The GNU manual clearly states that LC_ALL overwrites LC_MESSAGES which in turn overwrites LANG. The implementation in wxWidgets uses exactly this logic. And that was the case also in prior versions.

Conclusion: we add LC_ALL, LC_MESSAGES, resp LANG as an additional source of language information inwxUILocaleImpl::GetPreferredUILanguages().

However, AFAICT this change does not solve the issues with setting the locale from wxLocale or wxUILocale. Setting the locale will still fail for invalid or unkown locales. At least under Linux system using wxUILocale::UseDefault() will not work either, because the code uses newlocale to create a locale - and that will also fail for invalid or unknown locales.

vadz commented 1 year ago

Just to be clear, the issue with LANGUAGE is indeed a separate one and should probably be extended into another issue, so I'll do this. I've only mentioned it here to explain why I was seeing different behaviour from what you saw.

utelle commented 1 year ago

AFAICS the remaining question is what wxUILocale::GetSystemLocale() should return on Linux systems, if the default locale as set by LC_ALL, LC_MESSAGES, or LANG can't be created (that is, setlocale or newlocale fails). The current code assumes that the default locale can always be created, but that is obviously not true.

So, I guess we need to adjust method wxUILocale::GetSystemLocale() accordingly, so that the values of LC_ALL, LC_MESSAGES, and LANG are inspected, regardless of whether the locale can actually be set or not. For an invalid locale like xx_YY the method would return wxLANGUAGE_UNKNOWN, of course, but for unknown locales like fr_DE the method would return wxLANGUAGE_FRENCH.
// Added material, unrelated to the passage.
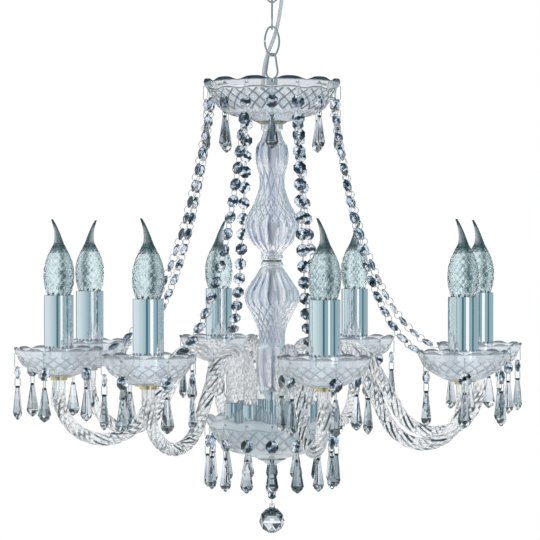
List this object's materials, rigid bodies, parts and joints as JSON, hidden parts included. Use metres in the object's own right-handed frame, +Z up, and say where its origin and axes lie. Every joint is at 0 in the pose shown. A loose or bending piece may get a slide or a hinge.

utelle commented 1 year ago

IMHO for platforms, that do not use the environment variables LANGUAGE, LC_ALL, LC_MESSAGES, and LANG for specifying the default language/locale, the current implementation of wxUILocale::GetSystemLocale() is the correct approach:

/*static*/
int wxUILocale::GetSystemLocale()
{
    // Create default wxUILocale
    wxUILocale defaultLocale(wxUILocaleImpl::CreateUserDefault());

    // Find corresponding wxLanguageInfo
    const wxLanguageInfo* defaultLanguage = wxUILocale::FindLanguageInfo(defaultLocale.GetLocaleId());
    return defaultLanguage ? defaultLanguage->Language : wxLANGUAGE_UNKNOWN;
}

For platforms, that do use the environment variables LANGUAGE, LC_ALL, LC_MESSAGES, and LANG for specifying the default language/locale, I would change the implementation of wxUILocale::GetSystemLocale() as follows (but look at the comment at the beginning):

/*static*/
int wxUILocale::GetSystemLocale()
{
// Not sure which symbols should be used to identify wx ports
// that use LANGUAGE, LC_ALL, LC_MESSAGES, LANG
// __WXGTK__ may not be enough. 
#if defined(__WXGTK__)
    const wxLanguageInfo* defaultLanguage = nullptr;
    wxVector<wxString> preferred = wxUILocale::GetPreferredUILanguages();
    if (!preferred.empty())
    {
        defaultLanguage = wxUILocale::FindLanguageInfo(preferred[0]);
    }
#else 
    // Create default wxUILocale
    wxUILocale defaultLocale(wxUILocaleImpl::CreateUserDefault());

    // Find corresponding wxLanguageInfo
    const wxLanguageInfo* defaultLanguage = wxUILocale::FindLanguageInfo(defaultLocale.GetLocaleId());
#endif
    return defaultLanguage ? defaultLanguage->Language : wxLANGUAGE_UNKNOWN;
}

I'm not happy with using #ifdefs in this method, but since wxUILocaleImpl::CreateUserDefault() can fail to instantiate the default locale internally and will then fallback to C locale without reporting this, I see no other way without causing major efforts.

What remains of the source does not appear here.